Role and regulation of alveolar protein clearance in influenza virus-induced lung injury
Acute respiratory distress syndrome (ARDS), a common complication of influenza virus (IV) pneumonia, constitutes a significant disease burden with regard to both morbidity and mortality. A hallmark of ARDS is the functional disruption of the alveolar epithelial barrier leading to accumulation of protein-rich alveolar edema. Alveolar protein concentrations often reach 40‑90% of plasma levels, causing severe impairment of gas exchange and promoting deleterious alveolar remodeling, however, to date, no pharmacological therapies exist against this life-threatening condition.
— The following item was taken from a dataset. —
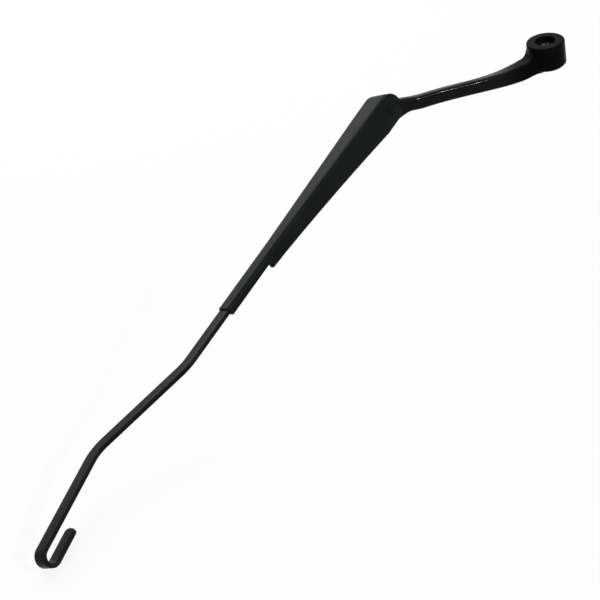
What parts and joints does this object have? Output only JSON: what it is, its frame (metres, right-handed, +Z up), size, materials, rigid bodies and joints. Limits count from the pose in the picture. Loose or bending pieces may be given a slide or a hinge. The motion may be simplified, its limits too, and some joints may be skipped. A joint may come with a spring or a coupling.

It is well established that clearance of the excess alveolar protein is critical for survival. Protein removal is an active process across the epithelial layercell and is mediated in part by the multi-ligand receptor, megalin. We recently showed established that megalin-mediated protein transport is significantly impaired when lung epithelial cells are treated with bronchoalveolar lavage fluids from patients with IV-induced ARDS. Using infection models of primary rat, murine and human lung cells, transgenic mice, models of isolated ventilated murine lungs allowing protein reabsorption analysies in real-time, together with a Drosophila-based approach allowing direct visualization of protein traffficking and identification of regulatory networks of protein clearance by genome-wide RNAi-mediated gene inactivation selectively in the airways, the project aims to
i) define the molecular mechanisms impairing megalin function and protein transport processes in the IV-infected alveolar epithelium,
ii) investigate the mechanisms impairing protein clearance in a murine model of IV-induced ALI, and
iii) elucidate the regulatory networks of endocytosis traffic to be explored for their relevance for protein clearance in mammalian lungs under physiological and pathological conditions.
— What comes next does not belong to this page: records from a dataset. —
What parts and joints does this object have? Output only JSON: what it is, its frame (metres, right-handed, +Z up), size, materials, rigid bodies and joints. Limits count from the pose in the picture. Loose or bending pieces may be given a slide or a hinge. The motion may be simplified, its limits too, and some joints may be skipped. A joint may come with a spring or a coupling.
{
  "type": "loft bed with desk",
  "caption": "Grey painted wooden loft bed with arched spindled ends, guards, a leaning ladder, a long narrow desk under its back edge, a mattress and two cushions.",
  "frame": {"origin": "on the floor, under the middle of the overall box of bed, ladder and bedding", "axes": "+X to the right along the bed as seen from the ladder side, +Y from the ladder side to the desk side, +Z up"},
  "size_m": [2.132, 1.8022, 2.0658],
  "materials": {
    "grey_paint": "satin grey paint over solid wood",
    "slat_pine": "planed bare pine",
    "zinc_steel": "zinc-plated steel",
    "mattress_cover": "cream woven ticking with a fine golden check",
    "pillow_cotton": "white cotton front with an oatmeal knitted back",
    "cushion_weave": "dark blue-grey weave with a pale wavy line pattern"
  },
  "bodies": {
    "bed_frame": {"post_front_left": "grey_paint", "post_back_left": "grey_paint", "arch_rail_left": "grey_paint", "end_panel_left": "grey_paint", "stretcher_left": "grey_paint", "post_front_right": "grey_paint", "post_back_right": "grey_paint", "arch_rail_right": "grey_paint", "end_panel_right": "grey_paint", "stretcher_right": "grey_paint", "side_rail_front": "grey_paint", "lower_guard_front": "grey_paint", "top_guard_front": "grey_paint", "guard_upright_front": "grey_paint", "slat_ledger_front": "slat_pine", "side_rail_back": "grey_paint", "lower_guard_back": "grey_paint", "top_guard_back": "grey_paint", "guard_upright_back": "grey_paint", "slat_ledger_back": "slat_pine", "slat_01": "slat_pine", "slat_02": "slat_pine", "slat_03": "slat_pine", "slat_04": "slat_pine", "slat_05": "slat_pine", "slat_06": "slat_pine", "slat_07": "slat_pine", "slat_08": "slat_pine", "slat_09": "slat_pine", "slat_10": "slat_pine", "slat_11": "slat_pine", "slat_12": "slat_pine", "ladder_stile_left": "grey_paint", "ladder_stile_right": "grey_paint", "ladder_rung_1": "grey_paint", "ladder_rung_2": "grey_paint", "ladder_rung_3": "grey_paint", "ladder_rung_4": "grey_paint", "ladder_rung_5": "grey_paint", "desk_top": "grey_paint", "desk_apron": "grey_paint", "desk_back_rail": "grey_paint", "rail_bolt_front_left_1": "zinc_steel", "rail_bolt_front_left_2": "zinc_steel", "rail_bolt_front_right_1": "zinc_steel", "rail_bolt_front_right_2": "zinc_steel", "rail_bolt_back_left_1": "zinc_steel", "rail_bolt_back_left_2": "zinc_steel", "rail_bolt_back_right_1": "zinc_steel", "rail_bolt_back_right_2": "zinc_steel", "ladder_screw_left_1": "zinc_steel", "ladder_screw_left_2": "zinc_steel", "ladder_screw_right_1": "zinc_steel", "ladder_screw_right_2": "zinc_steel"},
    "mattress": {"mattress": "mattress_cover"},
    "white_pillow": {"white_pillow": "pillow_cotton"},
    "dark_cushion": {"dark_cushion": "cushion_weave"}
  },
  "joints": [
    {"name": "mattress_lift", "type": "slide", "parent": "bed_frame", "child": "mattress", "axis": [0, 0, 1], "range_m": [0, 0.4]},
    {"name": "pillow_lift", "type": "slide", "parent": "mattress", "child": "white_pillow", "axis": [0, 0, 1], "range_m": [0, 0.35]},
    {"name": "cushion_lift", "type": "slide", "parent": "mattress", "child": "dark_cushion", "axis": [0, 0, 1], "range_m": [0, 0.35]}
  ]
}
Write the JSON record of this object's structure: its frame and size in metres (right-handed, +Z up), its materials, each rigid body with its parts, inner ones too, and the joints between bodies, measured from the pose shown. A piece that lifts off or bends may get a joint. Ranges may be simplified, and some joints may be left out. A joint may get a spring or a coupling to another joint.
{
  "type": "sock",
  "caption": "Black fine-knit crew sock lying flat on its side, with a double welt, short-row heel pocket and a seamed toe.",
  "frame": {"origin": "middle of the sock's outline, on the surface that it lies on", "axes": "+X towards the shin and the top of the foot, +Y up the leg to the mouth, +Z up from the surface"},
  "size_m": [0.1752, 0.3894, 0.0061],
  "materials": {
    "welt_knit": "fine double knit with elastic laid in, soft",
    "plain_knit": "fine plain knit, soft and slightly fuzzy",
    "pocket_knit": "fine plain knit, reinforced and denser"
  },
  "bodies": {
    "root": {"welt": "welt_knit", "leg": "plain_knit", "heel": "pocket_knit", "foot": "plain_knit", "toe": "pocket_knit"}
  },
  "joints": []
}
Since restoring the ability of the alveolar epithelium to remove excess protein content after IV-induced lung injury may prevent deleterious remodeling and thus could be employed as a therapeutic mean, the ultimate goal of this project is to assess the role and regulation of molecules involved in protein transport in the pathogenesis of the disease, and to evaluate interventions to rescue protein clearance processes as potential novel therapeutic approach.